Quote only the lines from the line containing "The Blender code for this object" to the line containing "return inner[number] if", with both of those lines included, please, exactly as written.

> [Given data]:
==============================

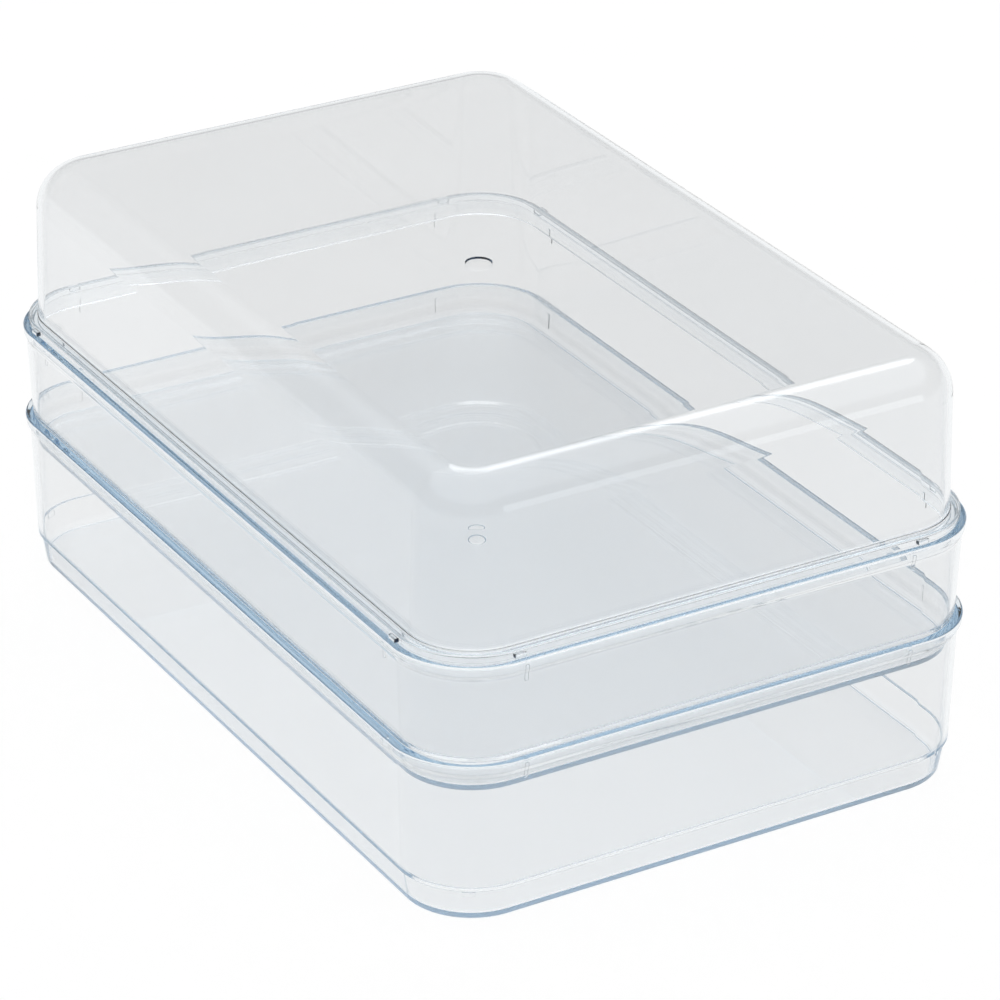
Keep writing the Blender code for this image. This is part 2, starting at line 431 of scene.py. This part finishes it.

==============================

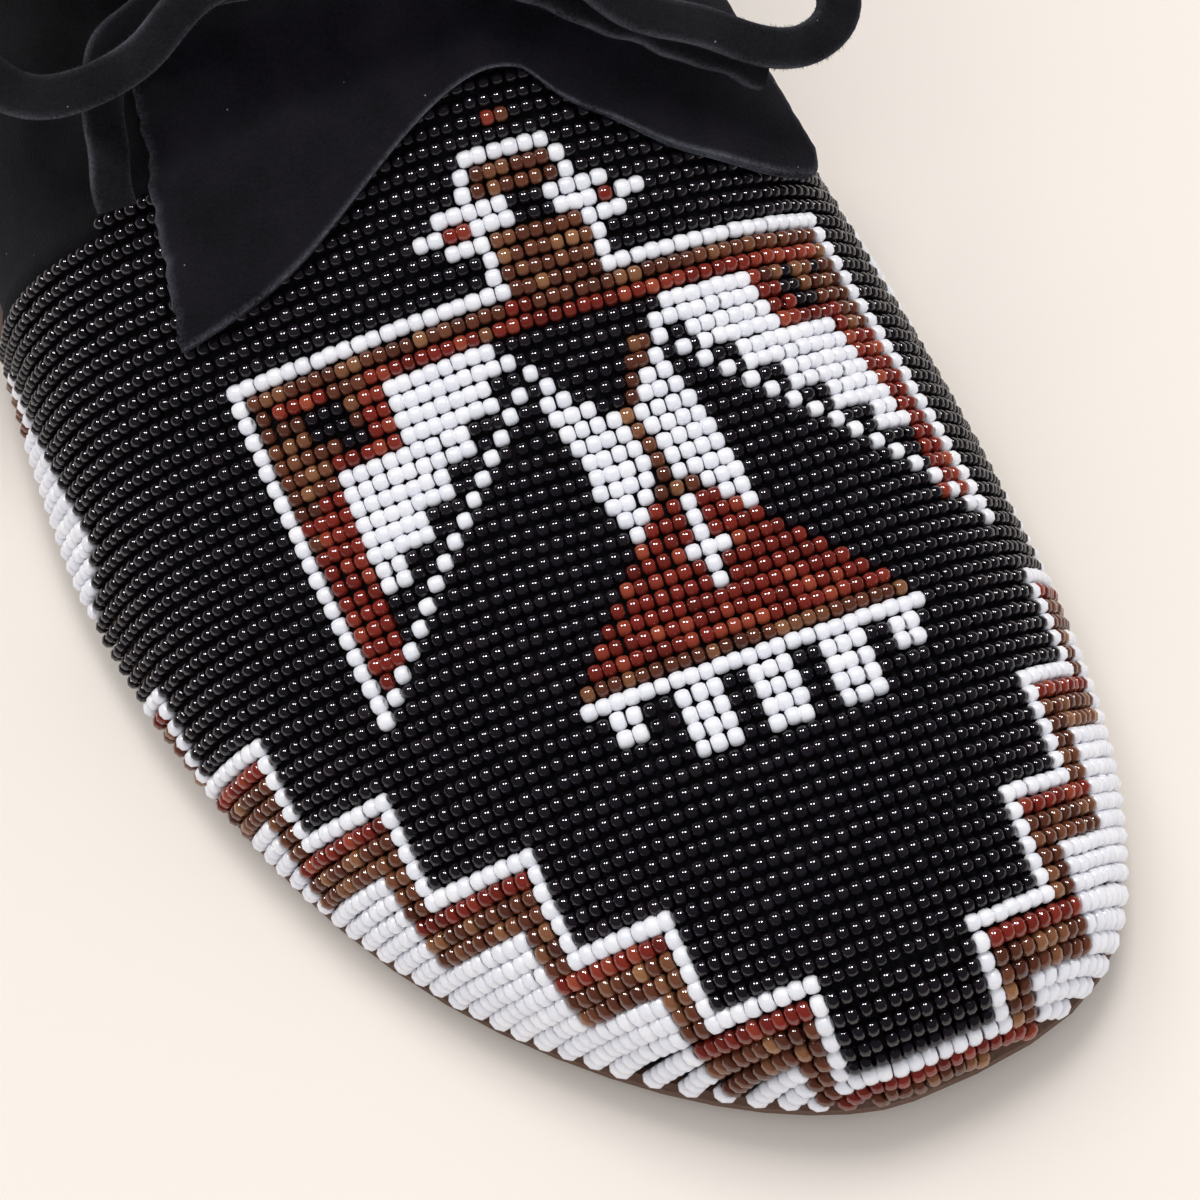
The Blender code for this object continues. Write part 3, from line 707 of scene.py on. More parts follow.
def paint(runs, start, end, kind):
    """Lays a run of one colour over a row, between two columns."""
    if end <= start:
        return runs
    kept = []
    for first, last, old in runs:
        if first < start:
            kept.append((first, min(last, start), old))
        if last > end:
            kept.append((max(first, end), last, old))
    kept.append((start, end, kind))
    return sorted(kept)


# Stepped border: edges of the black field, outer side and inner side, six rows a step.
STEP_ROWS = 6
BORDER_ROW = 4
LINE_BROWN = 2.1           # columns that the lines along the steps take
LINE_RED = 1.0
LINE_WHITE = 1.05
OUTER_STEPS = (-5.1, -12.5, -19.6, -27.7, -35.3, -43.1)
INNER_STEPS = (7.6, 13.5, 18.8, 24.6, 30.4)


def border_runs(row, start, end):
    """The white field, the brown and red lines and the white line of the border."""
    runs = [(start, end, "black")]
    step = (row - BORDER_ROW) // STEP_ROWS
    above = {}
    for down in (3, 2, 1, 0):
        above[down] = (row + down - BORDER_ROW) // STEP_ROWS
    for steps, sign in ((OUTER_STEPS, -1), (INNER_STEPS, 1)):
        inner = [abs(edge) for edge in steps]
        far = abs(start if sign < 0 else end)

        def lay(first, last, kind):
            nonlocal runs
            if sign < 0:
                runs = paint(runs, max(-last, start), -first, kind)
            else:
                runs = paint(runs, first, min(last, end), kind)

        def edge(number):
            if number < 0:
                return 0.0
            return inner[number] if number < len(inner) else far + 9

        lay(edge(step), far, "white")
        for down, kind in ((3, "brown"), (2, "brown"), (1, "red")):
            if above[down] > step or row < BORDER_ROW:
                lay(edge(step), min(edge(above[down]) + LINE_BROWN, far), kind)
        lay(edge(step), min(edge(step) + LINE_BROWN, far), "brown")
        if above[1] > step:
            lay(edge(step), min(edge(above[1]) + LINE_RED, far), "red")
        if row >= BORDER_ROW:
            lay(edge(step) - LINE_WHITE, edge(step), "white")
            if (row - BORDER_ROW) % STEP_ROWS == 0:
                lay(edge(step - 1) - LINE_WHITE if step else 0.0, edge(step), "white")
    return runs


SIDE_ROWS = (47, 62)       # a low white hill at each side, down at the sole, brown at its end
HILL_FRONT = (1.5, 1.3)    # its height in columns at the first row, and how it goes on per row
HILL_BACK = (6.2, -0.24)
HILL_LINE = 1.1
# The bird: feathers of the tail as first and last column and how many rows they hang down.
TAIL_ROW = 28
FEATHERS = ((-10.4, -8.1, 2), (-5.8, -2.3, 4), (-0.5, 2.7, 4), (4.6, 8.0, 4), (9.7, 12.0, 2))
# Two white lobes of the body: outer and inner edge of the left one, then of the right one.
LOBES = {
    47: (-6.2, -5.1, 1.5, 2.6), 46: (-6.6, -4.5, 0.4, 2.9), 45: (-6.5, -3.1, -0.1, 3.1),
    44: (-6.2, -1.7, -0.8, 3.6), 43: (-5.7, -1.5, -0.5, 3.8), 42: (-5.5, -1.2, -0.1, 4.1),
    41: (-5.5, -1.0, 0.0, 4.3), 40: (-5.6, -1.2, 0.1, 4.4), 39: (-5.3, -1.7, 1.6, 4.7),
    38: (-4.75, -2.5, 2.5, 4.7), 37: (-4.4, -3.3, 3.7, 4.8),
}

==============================

> [Worked answer]:
The Blender code for this object continues. Write part 3, from line 707 of scene.py on. More parts follow.
def paint(runs, start, end, kind):
    """Lays a run of one colour over a row, between two columns."""
    if end <= start:
        return runs
    kept = []
    for first, last, old in runs:
        if first < start:
            kept.append((first, min(last, start), old))
        if last > end:
            kept.append((max(first, end), last, old))
    kept.append((start, end, kind))
    return sorted(kept)


# Stepped border: edges of the black field, outer side and inner side, six rows a step.
STEP_ROWS = 6
BORDER_ROW = 4
LINE_BROWN = 2.1           # columns that the lines along the steps take
LINE_RED = 1.0
LINE_WHITE = 1.05
OUTER_STEPS = (-5.1, -12.5, -19.6, -27.7, -35.3, -43.1)
INNER_STEPS = (7.6, 13.5, 18.8, 24.6, 30.4)


def border_runs(row, start, end):
    """The white field, the brown and red lines and the white line of the border."""
    runs = [(start, end, "black")]
    step = (row - BORDER_ROW) // STEP_ROWS
    above = {}
    for down in (3, 2, 1, 0):
        above[down] = (row + down - BORDER_ROW) // STEP_ROWS
    for steps, sign in ((OUTER_STEPS, -1), (INNER_STEPS, 1)):
        inner = [abs(edge) for edge in steps]
        far = abs(start if sign < 0 else end)

        def lay(first, last, kind):
            nonlocal runs
            if sign < 0:
                runs = paint(runs, max(-last, start), -first, kind)
            else:
                runs = paint(runs, first, min(last, end), kind)

        def edge(number):
            if number < 0:
                return 0.0
            return inner[number] if number < len(inner) else far + 9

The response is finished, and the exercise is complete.